Here is a more modern version of the same tutorial where Ian Hubert takes advantage of the ACES-like desaturation of high brightness colors and adds a scene-referred glow to make it, well glow!

So why does this work so well? It’s called glare effect or grey glow illusion, making it possible to make reflective materials like a print appear emissive. Here is a classical test image and some papers to read if it is of interest:

The Glare Effect and the Perception of Luminosity

Gradient representations and the perception of luminosity

glareeffect

But how does this translate into image editing? Here is my take. A global scene to display transform should smoothly converge to pure white as the brightness goes up. It actually should not preserve saturation of highlights. The problem is that good lenses are designed to suppress glare like this which will causes bright light sources to just be white with no punch. I generated my own version for this using Blender, one with and without glare (known as bloom in Blender). A good lens will produce the second version without bloom which will look much worse than a lens with some imperfections! Import the exr add sigmoid with preserve hue and a bit of exposure tuning to reproduce the results.

With Bloom - “Bad lens”

glare triangle bloom.exr (21.7 MB)

Without Bloom “Good lens”

glare triangle.exr (1.1 MB)

The solid triangle in the above two images are the same, think about that for a second! A global tone mapper which only works on individual pixel values and takes the second image without bloom could and should never produce anything like the version with bloom. The correct result for a global tone mapper, be it sigmoid, filmic or something else, is instead just the white triangle. The bloom effect has to be either created manually when shooting by some filter / dirt or in post in a separate module.
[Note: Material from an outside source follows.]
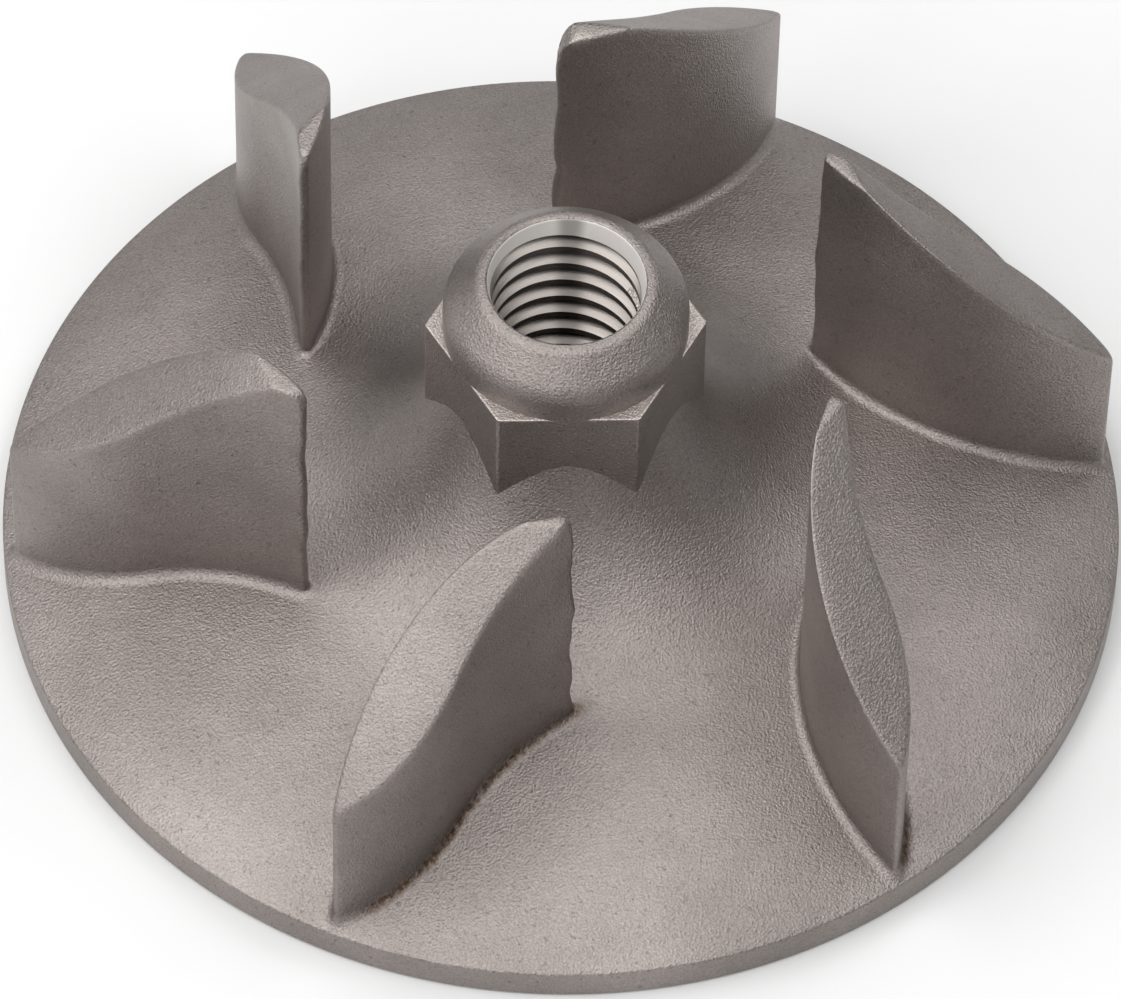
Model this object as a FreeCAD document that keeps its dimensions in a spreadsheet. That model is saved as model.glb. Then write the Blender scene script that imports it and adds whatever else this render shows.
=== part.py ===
import FreeCAD, Part
import math
import os

import Sketcher

# Pump impeller, one casting: a thin round disc whose front face sweeps up into a hexagonal hub
# with a round collar, six curved vanes, and a threaded bore on the axis.
# Z is the shaft axis, the flat back of the disc lies on Z = 0, and all sizes are in millimetres.

SIZES = [
    # disc and flare
    ("disc_radius", 32.5, "rim of the disc"),
    ("rim_thickness", 2.0, "height of the disc's edge"),
    ("face_radius", 49.3, "arc of the domed front face, in section"),
    ("face_crest", 12.2, "distance from the axis where that arc would be level"),
    ("flare_radius", 13.7, "hollow arc between the front face and the hub"),
    ("throat_radius", 6.36, "smallest radius that the hollow arc reaches"),
    # hub
    ("hex_flats", 13.9, "across the flats"),
    ("hex_height", 19.9, "top of the hexagon above the back"),
    ("hex_edge_round", 0.25, "rounding of its six upright edges"),
    ("collar_radius", 7.0, "round collar on the hexagon"),
    ("collar_wall", 1.2, "upright part of the collar's side"),
    ("shoulder_round", 1.8, "rounding between the side and the crown"),
    ("crown_slope", 45.0, "degrees, slope of the crown"),
    ("crown_round", 0.9, "rounding at the crown's top"),
    ("hub_height", 23.8, "top of the crown above the back"),
    # bore, tapped M10 x 1.5: the plain wall here is the tapping drill's
    ("bore_radius", 4.25, "wall at the crests of the thread"),
    ("mouth_radius", 4.55, "lead-in at the crown"),
    ("mouth_depth", 1.6, "length of the lead-in"),
    ("back_chamfer", 0.8, "45 degree chamfer at the back"),
    # vanes, in plan
    ("vane_count", 6, "equally spaced"),
    ("nose_gap", 15.3, "rim to the centre of the leading edge's rounding"),
    ("nose_round", 0.3, "rounding of the leading edge"),
    ("nose_angle", -91.0, "degrees, direction of the first vane's nose"),
    ("tail_gap", 0.9, "rim to the centre of the trailing edge's rounding"),
    ("tail_round", 0.25, "rounding of the trailing edge"),
    ("tail_sweep", 23.83, "degrees, nose to tail, clockwise"),
    ("full_side_radius", 15.3, "arc of the full side"),
    ("hollow_side_radius", 21.7, "arc of the hollow side, next to the nose"),
    ("hook_gap", 7.6, "rim to the point where the hollow turns into the hooked tail"),
    ("hook_sweep", 14.42, "degrees, nose to that point, clockwise"),
    # vanes, in height
    ("nose_height", 25.0, "vane's top at the nose, above the back"),
    ("tail_height", 12.65, "vane's top at the tail, above the back"),
    ("nose_corner", 0.5, "rounding of the top corner at the nose"),
    ("nose_clear", 0.1, "gap from the nose to the wall of the cut that forms the tops"),
    # the upright plane of the turned profiles lies between two vanes and off the hexagon's edges
    ("section_angle", -15.0, "degrees, from X"),
    # finishing
    ("foot_round", 0.8, "fillet where a vane stands on the disc"),
    ("top_round", 0.15, "edges of the vanes' tops"),
    ("rim_round", 0.15, "edges of the rim"),
]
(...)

I hope that some of you darktable users now shout, but the bloom module, we have the bloom module for this! And you absolutely should because that is the correct way of solving this in post! The only problem is that the results of that module is, weeeeeelll
, kind of disappointing. The reason? Simple, the module assumes a display referred workflow and needs an update to scene referred (operate on rgb ratios instead of L in Lab) for it to work as expected.

PS I cant stop laughing over how bad the darktable bloom module looks on this test image. DS

15 Likes

Enjoy your long form posts. Hope D isn’t feeling particularly litigious. :stuck_out_tongue:

1 Like

The darktable user manual already states quite clearly that when working with a scene-referred workflow, the “bloom” module should be avoided, for the exact reason that it does blurs in Lab space:
https://darktable-org.github.io/dtdocs/overview/workflow/edit-scene-referred/

So, no need for litigation :smiley:

There is a new “diffusion” module based on heat transfer equations that is proposed, which works in linear scene-referred space, and it might be interesting to apply that module to this sort of problem.